The material below contains a line with "rings = [round_ring(centre, run, radius" and a line with "# wool and moulded". Copy exactly those two lines and all lines between them.
[Information shown start]
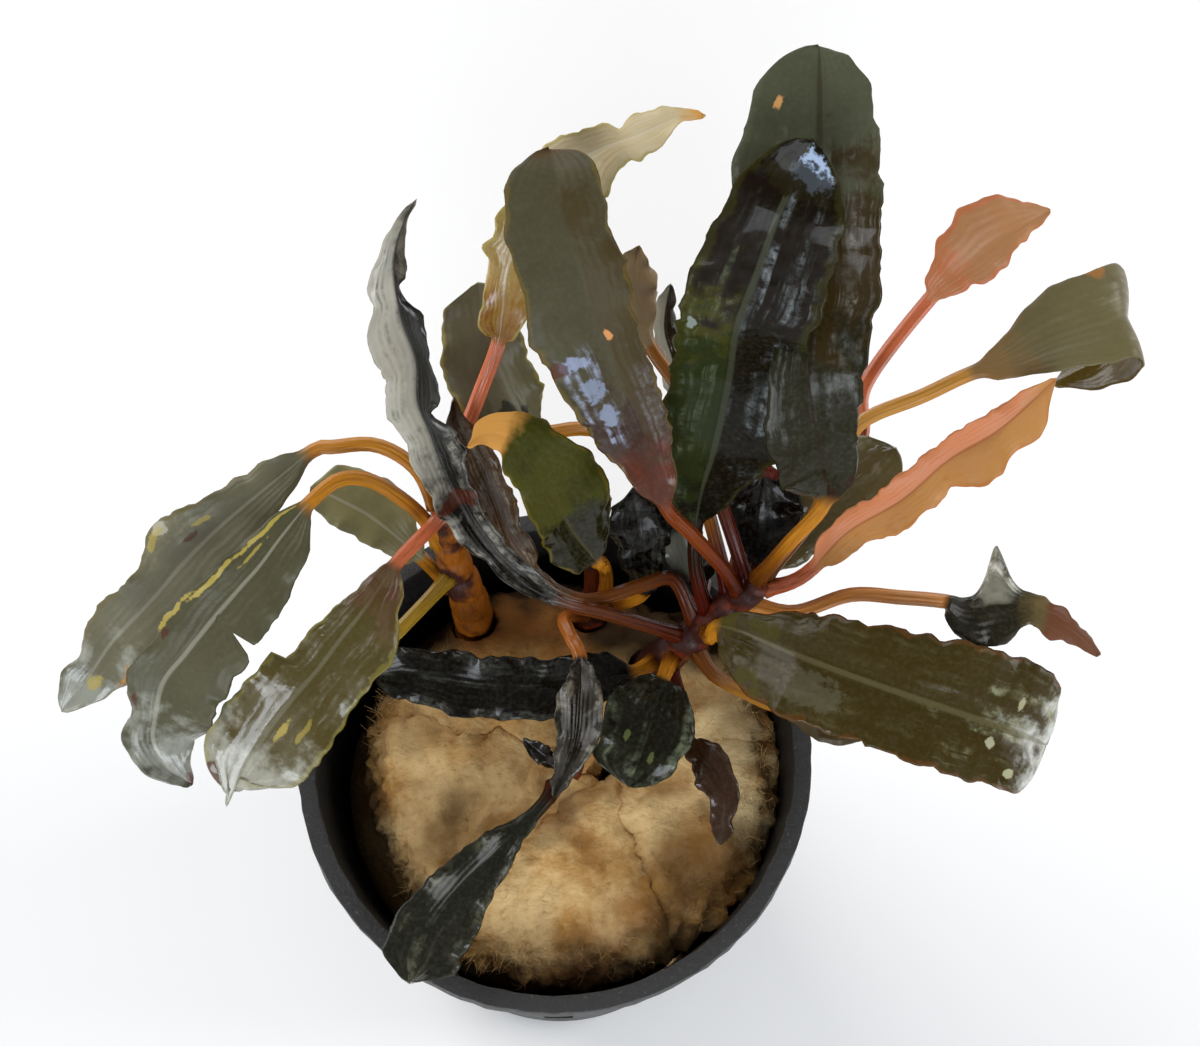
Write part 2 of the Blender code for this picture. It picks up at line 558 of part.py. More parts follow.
def wool_piece(name, first, second):
    """The part of the plug between two clefts, which start at WOOL_MIDDLE."""
    bm = wool_block()
    for end, sign in ((first, 1), (second, -1)):
        way = (Vector((*end, 0)) - WOOL_MIDDLE).normalized()
        inwards = sign * Vector((-way.y, way.x, 0))
        split = bmesh.ops.bisect_plane(bm, geom=bm.verts[:] + bm.edges[:] + bm.faces[:],
                                       plane_co=WOOL_MIDDLE + inwards * CLEFT / 2,
                                       plane_no=inwards, clear_inner=True)
        border = [item for item in split["geom_cut"] if isinstance(item, bmesh.types.BMEdge)]
        bmesh.ops.edgeloop_fill(bm, edges=border)
    bmesh.ops.triangulate(bm, faces=[face for face in bm.faces if len(face.verts) > 4])
    return add_object(name, bm, "wool")


def stem_hole(name):
    """The room that a stem keeps clear of the wool around it."""
    spots = [spot for spot in stem_core(name) if spot[0].z < WOOL_TOP + STEM_HOLE_RISE]
    chosen = [spots[0], spots[len(spots) // 2], spots[-1]]
    centres = [middle for middle, _ in chosen]
    centres[0] = centres[0] - Vector((0, 0, STEM_ROOM))
    rings = [round_ring(centre, run, radius + STEM_ROOM / 2)
             for centre, (_, radius), run in zip(centres, chosen, directions(centres))]
    return make_cutter(f"hole_for_{name}", draw_out(rings))


def make_wool():
    ends = list(CLEFT_TOWARDS.values())
    pieces = []
    for index, name in enumerate(CLEFT_TOWARDS):
        after = ends[(index + 1) % len(ends)]
        pieces.append(wool_piece(f"rock_wool_{name}", ends[index], after))
    for name in STEMS:
        hole = stem_hole(name)
        for piece in pieces:
            cut(piece, hole)


def main():
    clear_scene()
    make_pot()
    make_wool()
    for name in STEMS:
        make_stem(name)
    for spec in LEAVES:
        make_leaf(spec)


main()
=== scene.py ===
# %% [markdown]
# # A bucephalandra in a small net pot
# A bucephalandra is a slow water plant with thick creeping stems and wavy, leathery leaves. This one
# grows out of a plug of rock wool in a black net pot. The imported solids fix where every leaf, stem and
# piece of wool is. This script gives each of them its real skin: thin wavy blades, ridged stalks, loose
# wool and moulded plastic. All values are millimetres until a mesh is finished.

# %% Load the frame
import random
from math import atan2, copysign, cos, degrees, exp, hypot, pi, radians, sin, sqrt, tau

import bmesh
import bpy
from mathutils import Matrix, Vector, noise


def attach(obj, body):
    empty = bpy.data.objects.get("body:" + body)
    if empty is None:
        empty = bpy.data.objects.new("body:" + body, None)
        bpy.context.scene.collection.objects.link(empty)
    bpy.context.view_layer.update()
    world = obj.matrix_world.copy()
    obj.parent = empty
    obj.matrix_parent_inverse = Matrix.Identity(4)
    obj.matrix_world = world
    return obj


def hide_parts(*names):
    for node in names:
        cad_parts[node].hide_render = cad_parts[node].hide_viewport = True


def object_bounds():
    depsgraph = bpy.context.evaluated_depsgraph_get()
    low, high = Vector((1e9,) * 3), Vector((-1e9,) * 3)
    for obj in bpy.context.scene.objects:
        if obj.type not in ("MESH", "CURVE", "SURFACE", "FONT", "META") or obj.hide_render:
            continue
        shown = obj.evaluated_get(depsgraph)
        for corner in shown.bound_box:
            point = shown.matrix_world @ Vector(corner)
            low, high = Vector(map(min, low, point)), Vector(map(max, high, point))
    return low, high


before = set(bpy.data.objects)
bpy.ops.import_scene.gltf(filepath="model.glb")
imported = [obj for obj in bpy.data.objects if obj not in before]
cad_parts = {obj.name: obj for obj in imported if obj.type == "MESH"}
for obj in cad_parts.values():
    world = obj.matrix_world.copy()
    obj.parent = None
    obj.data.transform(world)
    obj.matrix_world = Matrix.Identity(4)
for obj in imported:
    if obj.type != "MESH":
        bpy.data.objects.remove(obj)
cad_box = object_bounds()
MM = 0.001
cad_size = cad_box[1] - cad_box[0]
print("solids:", len(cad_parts), "box in mm:", [round(side / MM, 1) for side in cad_size])


def new_object(name, data):
    made = bpy.data.objects.new(name, data)
    bpy.context.scene.collection.objects.link(made)
    return made


def mesh_from(bm, name):
    """The mesh that finished work in bmesh leaves."""
    mesh = bpy.data.meshes.new(name)
    bm.to_mesh(mesh)
    bm.free()
    return mesh


def settled(made):
    """The mesh of an object with its modifiers applied. The object itself goes."""
    mesh = bpy.data.meshes.new_from_object(made.evaluated_get(bpy.context.evaluated_depsgraph_get()))
    bpy.data.objects.remove(made)
    return mesh


# %% [markdown]
# ## The camera
# The picture looks down on the plant at 72 degrees. The rim of the pot fixed that angle: a circle seen
# from there is squeezed to the ellipse that shows. A camera is placed by its distance and its pitch, so
# both are values here, and the lens follows from how wide the rim is in the picture.

# %% Place the camera
AIM = Vector((4.4, 24.0, 50.0))
DISTANCE = 350.0
PITCH = radians(72)
LENS = 105.66
SENSOR_WIDTH = 36.0
CLIP_START = 0.01

camera = new_object("camera", bpy.data.cameras.new("camera"))
camera.data.lens = LENS
camera.data.sensor_width = SENSOR_WIDTH
camera.data.clip_start = CLIP_START
camera.location = (AIM + DISTANCE * Vector((0, -cos(PITCH), sin(PITCH)))) * MM
camera.rotation_euler = (pi / 2 - PITCH, 0, 0)
bpy.context.scene.camera = camera
bpy.context.scene.view_settings.view_transform = "Standard"
print("camera at, in mm:", [round(value / MM) for value in camera.location])

# %% [markdown]
# ## Floor and light
# A pale floor and a pale sky light the plant softly from all round. The sky is brighter near the
# horizon, so the leaves that turn away from the camera catch a white sheen, as wet leaves do. One
# slightly blue window stands low in front and draws the long highlights on the wet skin. Two large warm
# and white lamps at the sides fill in.

# %% Lay the floor and hang the lights
FLOOR_SIZE = 6.0              # metres, like the distances and sizes of the lamps
FLOOR_WHITE = 0.93
FLOOR_ROUGH = 0.9
SKY_TOP = (0.16, 0.17, 0.19, 1)
SKY_LOW = (1.0, 1.0, 1.0, 1)
SKY_FROM, SKY_TO = 0.30, 0.80
SKY_STRENGTH = 1.15
# Where each lamp is seen from the aim, its distance, its size, its power and its colour
LIGHTS = {
    "window": ((-0.12, -1.0, 0.42), 0.9, (0.34, 0.44), 4, (0.88, 0.94, 1.0)),
    "left": ((-0.9, 0.7, 0.75), 1.2, (1.1, 0.9), 11, (1.0, 0.98, 0.95)),
    "right": ((1.0, 0.1, 0.5), 1.0, (0.5, 0.5), 4, (1.0, 1.0, 1.0)),
}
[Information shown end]
The result
    rings = [round_ring(centre, run, radius + STEM_ROOM / 2)
             for centre, (_, radius), run in zip(centres, chosen, directions(centres))]
    return make_cutter(f"hole_for_{name}", draw_out(rings))


def make_wool():
    ends = list(CLEFT_TOWARDS.values())
    pieces = []
    for index, name in enumerate(CLEFT_TOWARDS):
        after = ends[(index + 1) % len(ends)]
        pieces.append(wool_piece(f"rock_wool_{name}", ends[index], after))
    for name in STEMS:
        hole = stem_hole(name)
        for piece in pieces:
            cut(piece, hole)


def main():
    clear_scene()
    make_pot()
    make_wool()
    for name in STEMS:
        make_stem(name)
    for spec in LEAVES:
        make_leaf(spec)


main()
=== scene.py ===
# %% [markdown]
# # A bucephalandra in a small net pot
# A bucephalandra is a slow water plant with thick creeping stems and wavy, leathery leaves. This one
# grows out of a plug of rock wool in a black net pot. The imported solids fix where every leaf, stem and
# piece of wool is. This script gives each of them its real skin: thin wavy blades, ridged stalks, loose
# wool and moulded plastic. All values are millimetres until a mesh is finished.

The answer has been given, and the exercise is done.